Es una imagen divertida: San Pedro a las puertas del cielo, haciendo sonar un juego de llaves, una marcada "Puerta Principal", la otra "Puerta Trasera". Es divertida, pero, como suele ocurrir con los símbolos cristianos perdurables, la verdad es más rica y mucho más seria.
El origen de las llaves
Las raíces de las dos llaves se remontan al Evangelio de Mateo, donde Jesús dice a Pedro:
"Te daré las llaves del reino de los cielos; todo lo que ates en la tierra quedará atado en los cielos, y todo lo que desates en la tierra quedará desatado en los cielos" (Mt 16, 19).
Este momento, breve pero atronador, confió a Pedro una doble autoridad que daría forma a la Iglesia para siempre.
Las dos llaves -tradicionalmente una de oro y otra de plata- representan dos reinos. La llave de oro simboliza la autoridad celestial: el permiso divino para perdonar, para enseñar, para "abrir" la gracia misma, si se quiere.

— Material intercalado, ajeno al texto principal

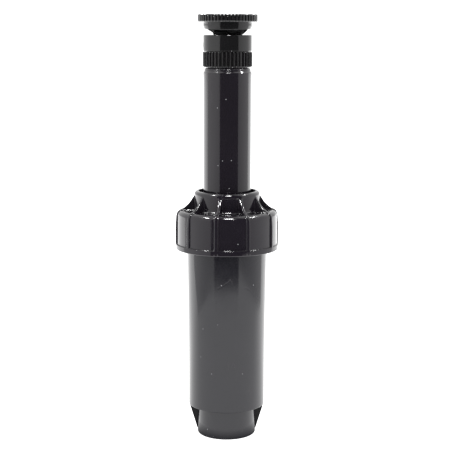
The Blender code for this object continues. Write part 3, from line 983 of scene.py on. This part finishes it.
def slotted_screw():
    """Stainless flow screw with a domed slotted head."""
    rows = filleted(
        [
            (0.0, 214.9, 0),
            (1.1, 214.9, 0),
            (1.5, 215.3, 0.05),
            (1.5, 222.0, 0.05),
            (1.3, 222.3, 0.05),
            (1.3, 238.6, 0.1),
            (3.0, 238.6, 0.15),
            (3.1, 239.9, 0.35),
            (2.2, 240.65, 0.8),
            (0.0, 240.8, 0),
        ]
    )
    mesh = lathe(rows, 96)
    screw = piece("slotted_screw", mesh, SCREW_STEEL, "screw", "flow_screw", sharp=35)
    cutter_mesh = bmesh.new()
    bmesh.ops.create_cube(cutter_mesh, size=1.0)
    cutter_data = bpy.data.meshes.new("slot_cutter")
    bmesh.ops.scale(cutter_mesh, vec=(8 * MM, 0.8 * MM, 2 * MM), verts=cutter_mesh.verts)
    bmesh.ops.translate(cutter_mesh, vec=(0, 0, 240.9 * MM), verts=cutter_mesh.verts)
    cutter_mesh.to_mesh(cutter_data)
    cutter_mesh.free()
    cutter = bpy.data.objects.new("slot_cutter", cutter_data)
    bpy.context.scene.collection.objects.link(cutter)
    cut = screw.modifiers.new("slot", "BOOLEAN")
    cut.operation = "DIFFERENCE"
    cut.solver = "EXACT"
    cut.object = cutter
    screw.modifiers.move(len(screw.modifiers) - 1, 0)
    bpy.context.view_layer.update()
    evaluated = screw.evaluated_get(bpy.context.evaluated_depsgraph_get())
    baked = bpy.data.meshes.new_from_object(evaluated)
    screw.modifiers.clear()
    screw.data = baked
    bpy.data.objects.remove(cutter, do_unlink=True)
    return screw


side_webs()
casing()
screw_cap()
wiper()
spring()
stem()
ribbed_collar()
sleeve()
ramped_seat()
spray_cap()
slotted_screw()

# CAD nodes that stay as they are
for node, finish in {
    "cap_gasket": SEAL_RUBBER,
    "seal_retainer": INNER_BLACK,
    "ratchet_ring": INNER_BLACK,
    "nozzle_gasket": SEAL_RUBBER,
    "filter_screen": INNER_BLACK,
    "throttle_seat": INNER_BLACK,
    "throttle_nut": INNER_BLACK,
    "deflector_oring": SEAL_RUBBER,
    "deflector_clip": SPRING_STEEL,
    "screw_oring": SEAL_RUBBER,
}.items():
    kept = frame["nodes"][node]
    kept.data.materials.clear()
    kept.data.materials.append(finish)


# Studio


def plain_material(name, colour, glow):
    made, n = new_material(name)
    n.shader.inputs["Base Color"].default_value = (*colour, 1.0)
    n.shader.inputs["Roughness"].default_value = 0.9
    n.shader.inputs["Specular IOR Level"].default_value = 0.0
    n.shader.inputs["Emission Color"].default_value = (1.0, 1.0, 1.0, 1.0)
    n.shader.inputs["Emission Strength"].default_value = glow
    return made


def graded_material(name, colour, along, low, high, low_glow, high_glow):
    """A surface whose glow changes between the places low and high along a direction."""
    made = plain_material(name, colour, high_glow)
    n = Nodes(made)
    dot = n.new("ShaderNodeVectorMath", operation="DOT_PRODUCT")
    n.link(n.place, dot.inputs[0])
    dot.inputs[1].default_value = along
    glow = n.ranged(dot.outputs["Value"], low, high, low_glow, high_glow)
    n.link(glow, n.shader.inputs["Emission Strength"])
    return made


def stage_mesh(name, verts, faces, material):
    data = bpy.data.meshes.new(name)
    data.from_pydata(verts, [], faces)
    data.materials.append(material)
    obj = bpy.data.objects.new(name, data)
    bpy.context.scene.collection.objects.link(obj)
    return obj


def floor():
    size = 6.0
    level = -0.0001
    corners = [(x * size, y * size, level) for x, y in ((-1, -1), (1, -1), (1, 1), (-1, 1))]
    white = (0.45, 0.45, 0.45)
    material = graded_material("floor_white", white, (0, 1, 0), -0.02, 0.12, 1.18, 1.95)
    stage_mesh("floor", corners, [(0, 1, 2, 3)], material)


def contact_shadow():
    """A dark round on the floor, seen only in reflections, that fades out round the foot."""
    material = plain_material("shadow_grey", (0, 0, 0), 1.0)
    n = Nodes(material)
    away = n.new("ShaderNodeVectorMath", operation="LENGTH")
    n.link(n.place, away.inputs[0])
    count, radius, level = 64, 0.032, 0.00005
    glow = n.ranged(away.outputs["Value"], 0.018, radius, 0.25, 1.5)
    n.link(glow, n.shader.inputs["Emission Strength"])
    turns = [TAU * i / count for i in range(count)]
    ring = [(radius * math.sin(t), radius * math.cos(t), level) for t in turns]
    reflected_only(stage_mesh("contact_shadow", ring, [tuple(range(count))], material))


def reflected_only(obj):
    """Leaves the object to glossy rays alone."""
    obj.visible_camera = False
    obj.visible_diffuse = False
    obj.visible_shadow = False
    obj.visible_transmission = False


def screen(name, line, high, lid, material):
    """A screen seen only in reflections. line lists (azimuth, distance, foot) along it.

    Its ceiling, at the height high, reaches in to the share lid of its distance.
    """
    verts, faces = [], []
    for azimuth, distance, foot in line:
        a = math.radians(azimuth)
        x, y = distance * math.sin(a), -distance * math.cos(a)
        verts += [(x, y, foot), (x, y, high), (x * lid, y * lid, high)]
    for i in range(len(line) - 1):
        a, b = 3 * i, 3 * (i + 1)
        faces += [(a, b, b + 1, a + 1), (a + 1, b + 1, b + 2, a + 2)]
    reflected_only(stage_mesh(name, verts, faces, material))


def sweep(left, right):
    """Even steps between two (azimuth, distance, foot height) ends."""
    return [tuple(a + (b - a) * i / 24 for a, b in zip(left, right)) for i in range(25)]


def lamp(name, azimuth, elevation, distance, width, height, power):
    """A small lamp that shows only as a highlight."""
    a, e = math.radians(azimuth), math.radians(elevation)
    target = Vector((0, 0, 0.13))
    towards = Vector((math.cos(e) * math.sin(a), -math.cos(e) * math.cos(a), math.sin(e)))
    place = target + distance * towards
    data = bpy.data.lights.new(name, "AREA")
    data.shape = "RECTANGLE"
    data.size, data.size_y = width, height
    data.energy = power
    obj = bpy.data.objects.new(name, data)
    obj.location = place
    obj.rotation_euler = (target - place).to_track_quat("-Z", "Y").to_euler()
    obj.visible_diffuse = False
    bpy.context.scene.collection.objects.link(obj)


def world():
    made = bpy.data.worlds.new("studio")
    bpy.context.scene.world = made
    made.use_nodes = True
    background = made.node_tree.nodes["Background"]
    background.inputs["Color"].default_value = (1.0, 1.0, 1.0, 1.0)
    background.inputs["Strength"].default_value = 1.35


def camera():
    data = bpy.data.cameras.new("camera")
    data.sensor_width = 36.0
    data.lens = 94.1
    data.clip_start = 0.01
    obj = bpy.data.objects.new("camera", data)
    obj.location = (0.0, -0.67265, 0.22988)
    pitch = Matrix.Rotation(math.radians(90 - 9.14), 3, "X")
    roll = Matrix.Rotation(math.radians(0.18), 3, "Z")
    obj.rotation_euler = (pitch @ roll).to_euler()
    bpy.context.scene.collection.objects.link(obj)
    bpy.context.scene.camera = obj


world()
floor()
contact_shadow()
# Black in front of the sprinkler, greys at its sides that brighten towards the back
flag_black = plain_material("flag_black", (0.01, 0.01, 0.01), 0.0)
left_grey = graded_material("left_grey", (0, 0, 0), (0, 1, 1.2), -0.35, 0.02, 0.70, 1.22)
right_grey = graded_material("right_grey", (0, 0, 0), (0, 1, 0.6), -0.25, 0.06, 0.75, 1.12)
front_line = sweep((-36, 0.395, 0), (33, 0.395, 0))
side_line = sweep((33, 0.395, 0.035), (52, 0.42, 0.035))
left_line = sweep((-90.5, 0.305, 0), (-36.3, 0.40, 0))
left_end_line = [(-107, 0.305, 0.04), (-99, 0.305, 0.019), (-90.5, 0.305, 0)]
right_line = sweep((33.3, 0.46, 0), (95, 0.335, 0)) + [(116, 0.335, 0)]
screen("front_flag", front_line, 0.95, 0.3, flag_black)
screen("side_flag", side_line, 0.95, 0.1, flag_black)
screen("left_wall", left_line, 0.6, 0.98, left_grey)
screen("left_wall_end", left_end_line, 0.6, 0.98, left_grey)
screen("right_wall", right_line, 0.6, 0.98, right_grey)
lamp("lamp_left", -69, 52, 0.55, 0.15, 0.045, 3.6)
lamp("lamp_middle", 6, 52, 0.42, 0.11, 0.04, 2.2)
lamp("lamp_right", 98, 52, 0.55, 0.11, 0.045, 2.5)
camera()
bpy.context.scene.view_settings.view_transform = "Standard"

La llave de plata señala la autoridad terrenal: el gobierno práctico de una Iglesia muy humana, llena de la habitual mezcolanza de desorden y esplendor de las almas humanas que se esfuerzan por llegar a Dios.
El Catecismo de la Iglesia Católica lo expresa sucintamente:
"El poder de las llaves designa la autoridad para gobernar la casa de Dios, que es la Iglesia" (CEC 553).


Las llaves de san Pedro
A lo largo de los siglos, tanto artistas como teólogos se han inclinado por el simbolismo. Casi nunca se representa a Pedro sin estas llaves. En el escudo del Vaticano, están atadas con un cordón rojo, formando una ordenada teología visual: la unidad del cielo y la tierra, en tensión y confianza.
Es importante señalar que las llaves no se entregaron como trofeo a las virtudes de Pedro. La Escritura es sincera sobre sus defectos: la impetuosidad, los fracasos, el famoso y desastroso intento de caminar sobre el agua.
Las llaves de Pedro no son recompensas a la excelencia, sino instrumentos de servicio confiados a alguien que conocía el coste de la caída y la misericordia de ser levantado de nuevo.
Este es el corazón de la imagen: no burocracia, sino misericordia; no vigilancia, sino invitación.
La tarea de la Iglesia, simbolizada en esas dos simples llaves, es abrir en lugar de cerrar, perdonar en lugar de condenar.
¿Y qué hay de esa persistente imagen mental de Pedro manejando dos puertas? Tal vez sobreviva porque capta algo verdadero, a su manera: que el viaje al cielo no es una línea recta, que las entradas y salidas de la vida son a menudo menos ordenadas de lo que nos gustaría.
La puerta de atrás
De hecho, muchos de los santos que hoy honramos bien podrían haber entrado por la llamada "puerta de atrás": vidas marcadas primero por el caos, el pecado o el escándalo antes de que interviniera la gracia. Pensemos en San Agustín, que rezaba por la castidad… pero todavía no.
O Santa María de Egipto, una ermitaña del desierto que comenzó su camino como trabajadora sexual en Alejandría. O el alegre San Dimas, el Buen Ladrón, "canonizado" por el propio Cristo con las palabras: "Hoy estarás conmigo en el paraíso".
Incluso San Pablo, antaño perseguidor, fue derribado de su certeza y convertido en testigo.
Son la prueba de que la puerta no se abre de par en par para el que ya es perfecto, sino para el que está dispuesto. Resulta que la santidad tiene muchos puntos de partida.
La próxima vez que veamos las llaves de Pedro en un mosaico antiguo o en la talla de una catedral, merece la pena detenerse a apreciar la silenciosa genialidad del símbolo.
No nos recuerdan quién está encerrado fuera, sino cómo la gracia nos encierra dentro, con firmeza, seguridad y con una llave girada por la misericordia, no por el mérito.